Only the lines from the one containing "part.py. More parts follow." down to the one containing "return box(-half, half, y", inclusive, are to be quoted exactly.

**SUPPLIED ENTRIES**
....
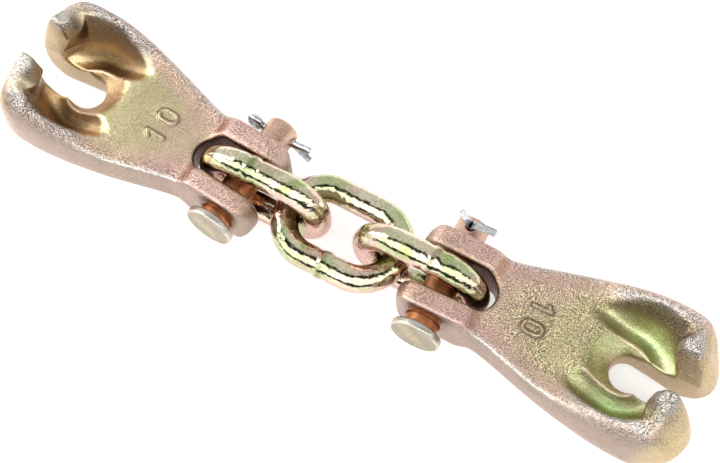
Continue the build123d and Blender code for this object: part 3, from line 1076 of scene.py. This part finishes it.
....
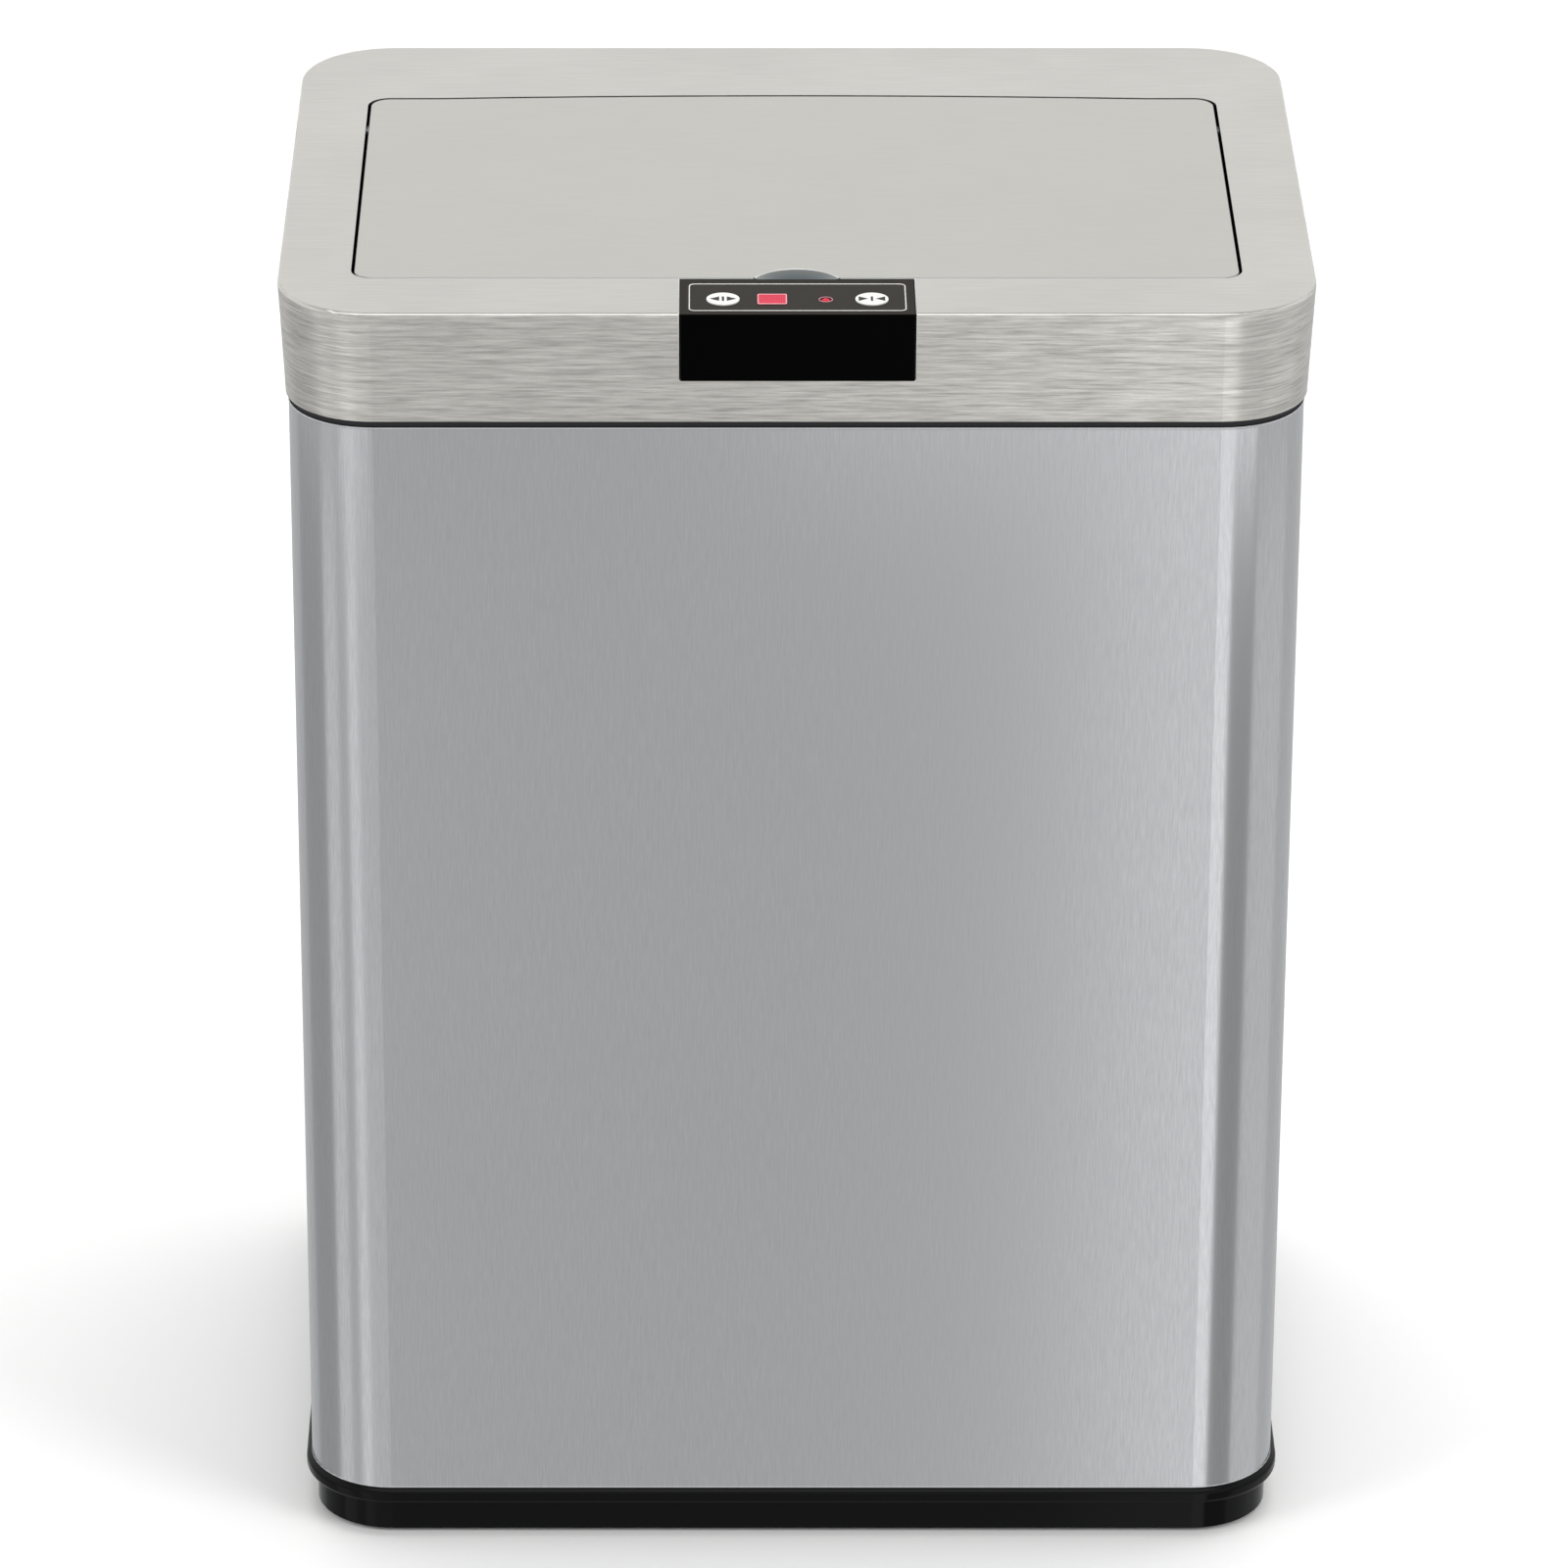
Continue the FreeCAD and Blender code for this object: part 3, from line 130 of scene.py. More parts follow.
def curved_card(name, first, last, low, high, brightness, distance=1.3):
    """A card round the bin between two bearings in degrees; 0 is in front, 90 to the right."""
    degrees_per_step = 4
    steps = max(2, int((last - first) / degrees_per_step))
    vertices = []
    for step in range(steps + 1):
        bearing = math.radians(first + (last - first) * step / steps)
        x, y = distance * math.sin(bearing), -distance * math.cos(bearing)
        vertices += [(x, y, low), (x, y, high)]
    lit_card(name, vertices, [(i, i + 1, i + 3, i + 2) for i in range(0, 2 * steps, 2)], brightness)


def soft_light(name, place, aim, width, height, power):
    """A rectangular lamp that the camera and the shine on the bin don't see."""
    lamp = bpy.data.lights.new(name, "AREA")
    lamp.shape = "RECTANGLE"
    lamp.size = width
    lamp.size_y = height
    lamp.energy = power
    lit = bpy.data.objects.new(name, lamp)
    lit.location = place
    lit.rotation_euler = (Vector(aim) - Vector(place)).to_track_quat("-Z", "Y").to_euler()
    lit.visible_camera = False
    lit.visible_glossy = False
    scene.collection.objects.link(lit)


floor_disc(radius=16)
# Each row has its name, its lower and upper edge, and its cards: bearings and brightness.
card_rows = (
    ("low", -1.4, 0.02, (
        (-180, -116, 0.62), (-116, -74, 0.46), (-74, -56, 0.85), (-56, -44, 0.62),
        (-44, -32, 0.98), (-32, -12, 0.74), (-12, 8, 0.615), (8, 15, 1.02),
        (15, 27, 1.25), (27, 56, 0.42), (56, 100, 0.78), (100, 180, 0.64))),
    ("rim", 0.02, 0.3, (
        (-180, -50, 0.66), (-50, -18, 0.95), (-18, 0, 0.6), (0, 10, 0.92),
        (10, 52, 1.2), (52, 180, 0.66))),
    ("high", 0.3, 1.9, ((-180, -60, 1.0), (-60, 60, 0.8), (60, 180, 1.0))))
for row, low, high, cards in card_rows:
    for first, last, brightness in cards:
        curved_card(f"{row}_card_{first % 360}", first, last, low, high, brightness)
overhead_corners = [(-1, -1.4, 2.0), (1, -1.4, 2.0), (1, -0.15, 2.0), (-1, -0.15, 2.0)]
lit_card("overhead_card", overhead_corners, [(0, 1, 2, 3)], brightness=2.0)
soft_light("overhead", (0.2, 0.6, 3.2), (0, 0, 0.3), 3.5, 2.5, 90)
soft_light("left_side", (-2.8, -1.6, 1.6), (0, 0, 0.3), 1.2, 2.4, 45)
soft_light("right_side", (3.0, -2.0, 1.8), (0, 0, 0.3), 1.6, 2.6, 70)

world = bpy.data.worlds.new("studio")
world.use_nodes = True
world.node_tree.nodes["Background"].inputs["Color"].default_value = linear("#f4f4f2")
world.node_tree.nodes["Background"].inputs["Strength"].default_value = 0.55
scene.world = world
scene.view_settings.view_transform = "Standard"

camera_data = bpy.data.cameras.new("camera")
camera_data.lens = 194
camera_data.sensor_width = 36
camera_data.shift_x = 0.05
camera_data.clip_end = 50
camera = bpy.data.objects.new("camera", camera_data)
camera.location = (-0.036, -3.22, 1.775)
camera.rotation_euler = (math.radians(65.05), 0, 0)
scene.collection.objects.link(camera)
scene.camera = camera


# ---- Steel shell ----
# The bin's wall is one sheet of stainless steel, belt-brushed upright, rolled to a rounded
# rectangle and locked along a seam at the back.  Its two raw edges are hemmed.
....
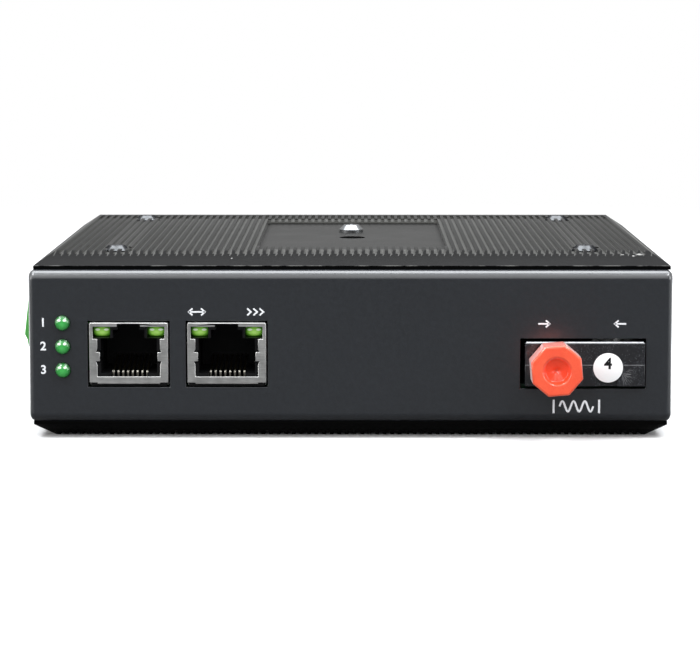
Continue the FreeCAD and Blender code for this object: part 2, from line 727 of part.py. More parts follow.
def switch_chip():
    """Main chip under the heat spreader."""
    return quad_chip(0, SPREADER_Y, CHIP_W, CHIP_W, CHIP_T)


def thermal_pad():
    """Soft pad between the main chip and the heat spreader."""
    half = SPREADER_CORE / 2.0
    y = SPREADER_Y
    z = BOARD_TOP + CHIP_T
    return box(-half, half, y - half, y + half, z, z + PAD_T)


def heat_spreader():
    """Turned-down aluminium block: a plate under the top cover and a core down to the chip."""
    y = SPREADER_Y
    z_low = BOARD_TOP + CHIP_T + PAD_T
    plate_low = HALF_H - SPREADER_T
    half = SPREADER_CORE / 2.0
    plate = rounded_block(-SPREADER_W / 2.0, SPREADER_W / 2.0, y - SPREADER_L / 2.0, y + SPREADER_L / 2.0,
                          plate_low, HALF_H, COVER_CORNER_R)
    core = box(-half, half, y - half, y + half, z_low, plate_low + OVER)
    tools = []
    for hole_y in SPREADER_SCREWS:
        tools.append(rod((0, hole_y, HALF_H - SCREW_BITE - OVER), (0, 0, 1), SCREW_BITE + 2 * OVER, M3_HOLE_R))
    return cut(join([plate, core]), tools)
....
**TASK RESULT**
Continue the FreeCAD and Blender code for this object: part 2, from line 727 of part.py. More parts follow.
def switch_chip():
    """Main chip under the heat spreader."""
    return quad_chip(0, SPREADER_Y, CHIP_W, CHIP_W, CHIP_T)


def thermal_pad():
    """Soft pad between the main chip and the heat spreader."""
    half = SPREADER_CORE / 2.0
    y = SPREADER_Y
    z = BOARD_TOP + CHIP_T
    return box(-half, half, y - half, y + half, z, z + PAD_T)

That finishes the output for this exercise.